Splashdown on Kalaupapa
By Father Pat Killilea, St. Francis Church, Kalaupapa
She stood on the highest level of the pier flanked by her companion mermaids, Christina and Molly, then on the count of three (interrupted by two and a half) she launched herself far out into the water like a champion swimmer at the Olympic Trials, then quickly surfaced like a playful dolphin. Slim Sam, better known as Sister Sam, true to her vivacious and sprightly nature, was leading the water show in the company of the young people from the Newman Center in Manoa, Honolulu. This splashdown and frolicking in the waters of our harbor was one of the highlights of our young visitors’ stay in Kalaupapa.
Monday morning had seen these young visitors arrive at Kalaupapa airport full of life and eagerness to experience life to the full here on this special land of Father Damien and Mother Marianne. After the usual sign-in at the Administration office followed by check-in to the Wilcox visitors’ quarters, we set out in the two well-travelled state vans over the rough but familiar Damien road to St. Philomena Church in Kalawao. These young pilgrims joyfully participated in our celebration of Mass in the very same church built by Damien’s own hands.
Afterwards we had lunch at a picnic table in the tree shaded area of Judd Park, once the location of an investigation hospital for Hansen’s disease patients at the beginning of the 20th century. On the return journey to Kalaupapa town, we hiked up to the long-dormant Kauhako crater. This is an experience that all of our younger visitors enjoy immensely. Even I at 70 (going on 17) get a thrill from this hike, the view at the top, and the welcome descent, though I do confess to feeling relieved each time I reach the base and Damien road.
I did not get to accompany this merry band of adventurers when on another outing they went to explore the Old Ladies’ Cave on the outer fringe of this peninsula. However, the ever-energetic Sister Sam did go with them and, true to her adventurous spirit, led the way down into the cave. Had I joined them in this escapade, I would have brought a sturdy rope along so that I might be lowered into and drawn out of this lava tube wonder!

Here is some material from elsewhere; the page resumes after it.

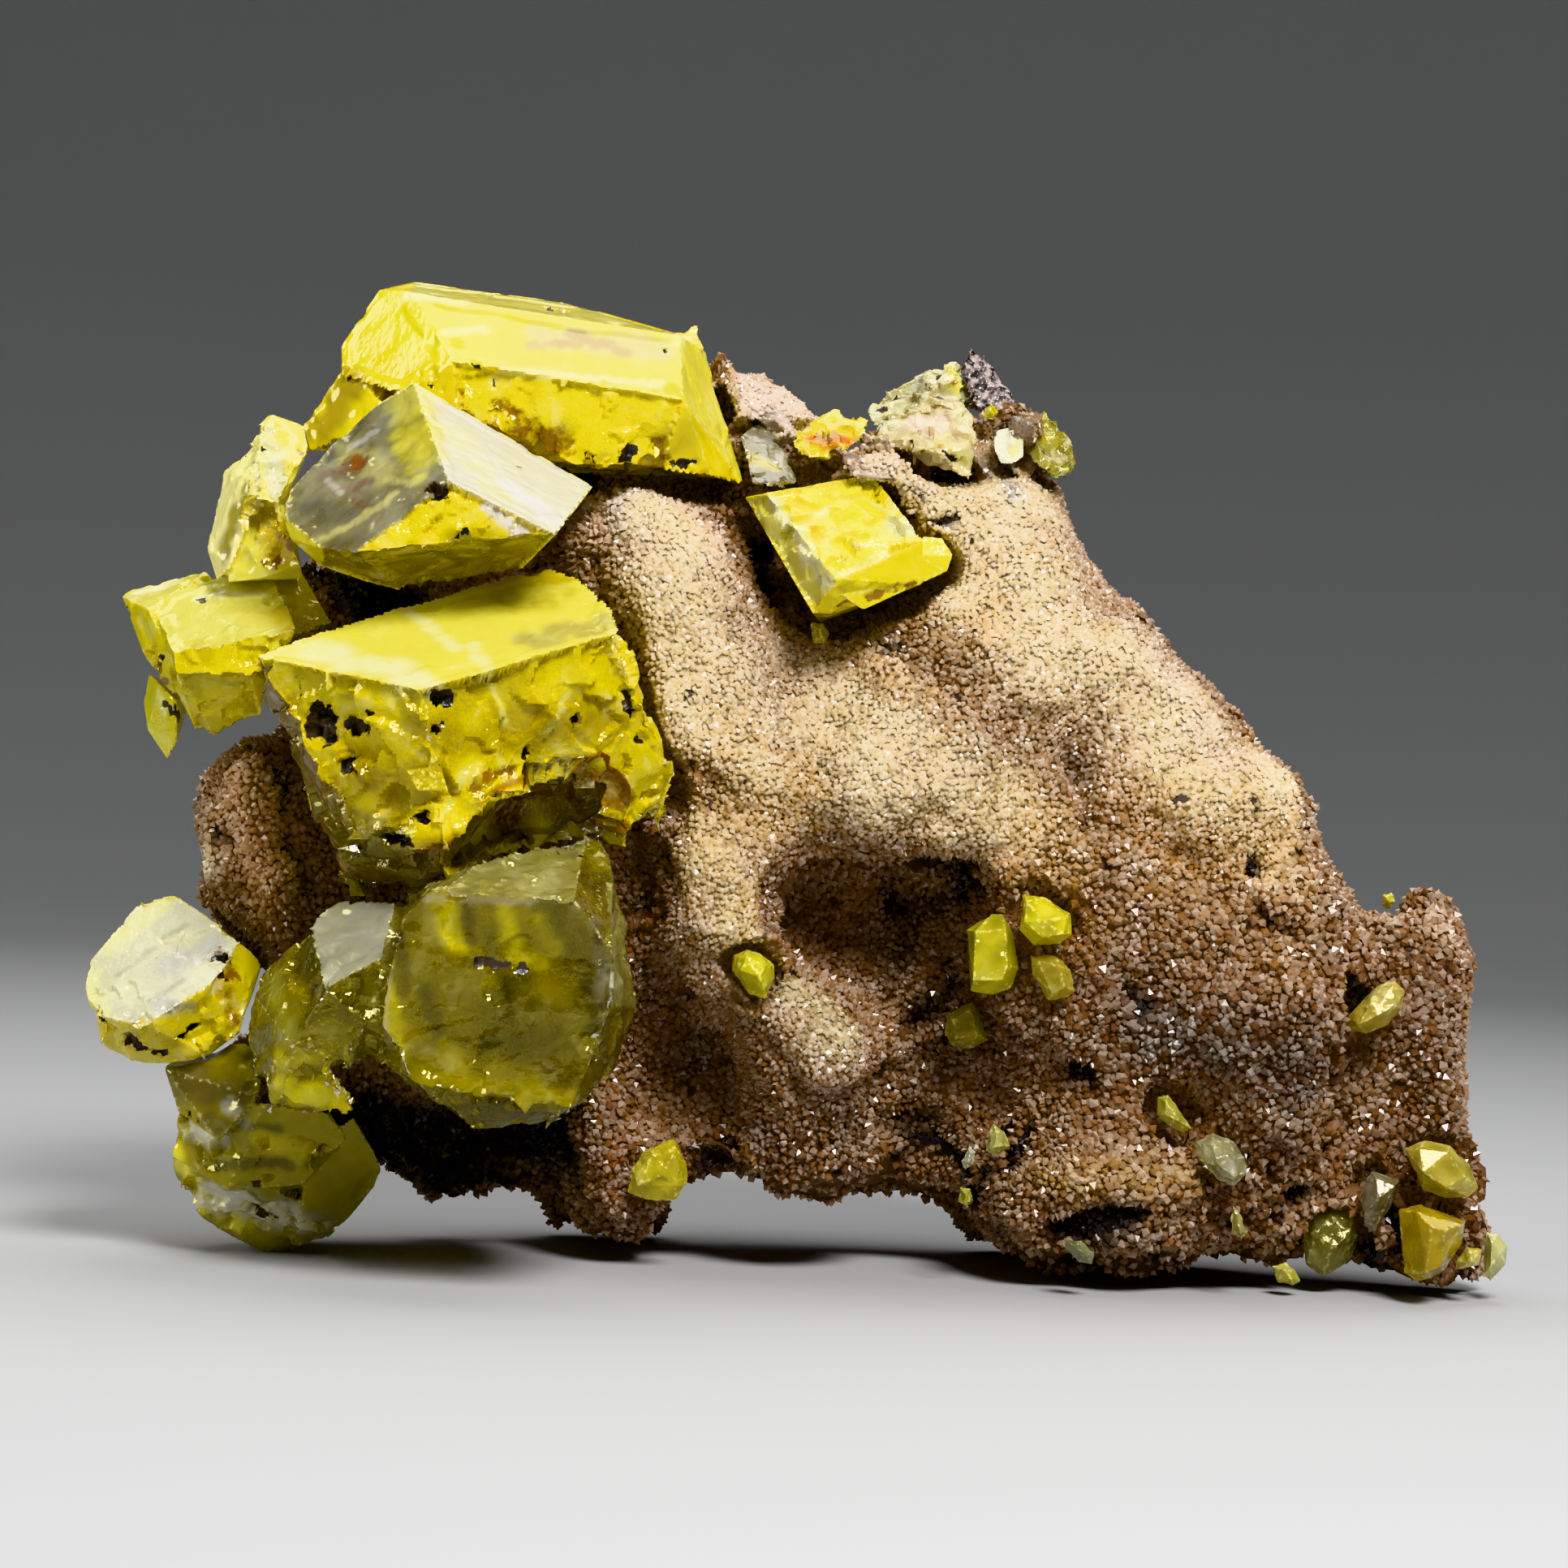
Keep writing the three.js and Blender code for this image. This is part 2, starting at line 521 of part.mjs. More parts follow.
// Fills the corners where the surface would touch itself along an edge or at a point.
function fillPinches(values, cellStarts, cornerOffsets) {
  let changed = true;
  while (changed) {
    changed = false;
    for (const at of cellStarts) {
      const inside = CUBE.filter((corner) => values[at + cornerOffsets[corner]] < 0);
      const outside = CUBE.filter((corner) => !inside.includes(corner));
      if (hangTogether(inside) && hangTogether(outside)) {
        continue;
      }
      const nearest = outside.reduce((a, b) => (
        values[at + cornerOffsets[a]] < values[at + cornerOffsets[b]] ? a : b
      ));
      values[at + cornerOffsets[nearest]] = FILLED;
      changed = true;
    }
  }
}

// Draws a closed surface round all points with a distance below zero. Each cell that the
// surface crosses gets one point, and each grid edge that it crosses gets one four-sided face.
function drawnSurface(distanceAt, low, high, cell) {
  const counts = ["x", "y", "z"].map((axis) => Math.ceil((high[axis] - low[axis]) / cell) + 1);
  const strides = [1, counts[0], counts[0] * counts[1]];
  const total = counts[0] * counts[1] * counts[2];
  const values = new Float64Array(total);
  const place = (i, j, k) => new THREE.Vector3(low.x + i * cell, low.y + j * cell, low.z + k * cell);
  const each = (ends, visit) => {
    for (let k = 0; k < counts[2] - ends; k += 1) {
      for (let j = 0; j < counts[1] - ends; j += 1) {
        for (let i = 0; i < counts[0] - ends; i += 1) {
          visit(i, j, k, i + j * strides[1] + k * strides[2]);
        }
      }
    }
  };
  each(0, (i, j, k, at) => {
    values[at] = distanceAt(place(i, j, k));
  });
  const cellStarts = [];
  each(1, (i, j, k, at) => cellStarts.push(at));
  const cornerOffsets = CUBE.map((corner) => (
    (corner & 1) + ((corner >> 1) & 1) * strides[1] + ((corner >> 2) & 1) * strides[2]
  ));
  fillPinches(values, cellStarts, cornerOffsets);
  const positions = [];
  const pointOfCell = new Map();
  each(1, (i, j, k, at) => {
    const crossings = [];
    for (let corner = 0; corner < 8; corner += 1) {
      const here = [corner & 1, (corner >> 1) & 1, (corner >> 2) & 1];
      for (let axis = 0; axis < 3; axis += 1) {
        if (here[axis] === 1) {
          continue;
        }
        const from = at + here[0] * strides[0] + here[1] * strides[1] + here[2] * strides[2];
        const to = from + strides[axis];
        if (values[from] < 0 === values[to] < 0) {
          continue;
        }
        const crossing = place(i + here[0], j + here[1], k + here[2]);
        const step = (cell * values[from]) / (values[from] - values[to]);
        crossing.setComponent(axis, crossing.getComponent(axis) + step);
        crossings.push(crossing);
      }
    }
    if (crossings.length > 0) {
      const middle = crossings.reduce((sum, crossing) => sum.add(crossing), new THREE.Vector3());
      middle.copy(settled(distanceAt, middle.divideScalar(crossings.length), cell * SETTLE));
      pointOfCell.set(at, positions.length / 3);
      positions.push(middle.x, middle.y, middle.z);
    }
  });
  const triangles = [];
  each(1, (i, j, k, at) => {
    const cellIndex = [i, j, k];
    for (let axis = 0; axis < 3; axis += 1) {
      const [first, second] = [(axis + 1) % 3, (axis + 2) % 3];
      if (cellIndex[first] === 0 || cellIndex[second] === 0) {
        continue;
      }
      const inside = values[at] < 0;
      if (inside === values[at + strides[axis]] < 0) {
        continue;
      }
      const ring = [at, at - strides[first], at - strides[first] - strides[second], at - strides[second]]
        .map((index) => pointOfCell.get(index));
      if (!inside) {
        ring.reverse();
      }
      triangles.push(ring[0], ring[1], ring[2], ring[0], ring[2], ring[3]);
    }
  });
  const geometry = new THREE.BufferGeometry();
  geometry.setAttribute("position", new THREE.Float32BufferAttribute(positions, 3));
  geometry.setIndex(triangles);
  return geometry;
}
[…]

While our young friends enjoyed such fun times and sacred services during their days here, they also found time to roll up their sleeves (if they had sleeves) and under the watchful eyes of Sister Theresa, did a lot of service work at Bishop Home as well as in the settlement gardens. I was delighted to have the parish van, the Paddy Wagon, cleaned and washed inside and outside by Andrew, the campus minister. It was a pleasure to have had these young men and women with us for these days. They are a delight and an inspiration. We were sad to see them leave at the end of their time here and we look forward to seeing these mermaids and mermen again in the not too distant future.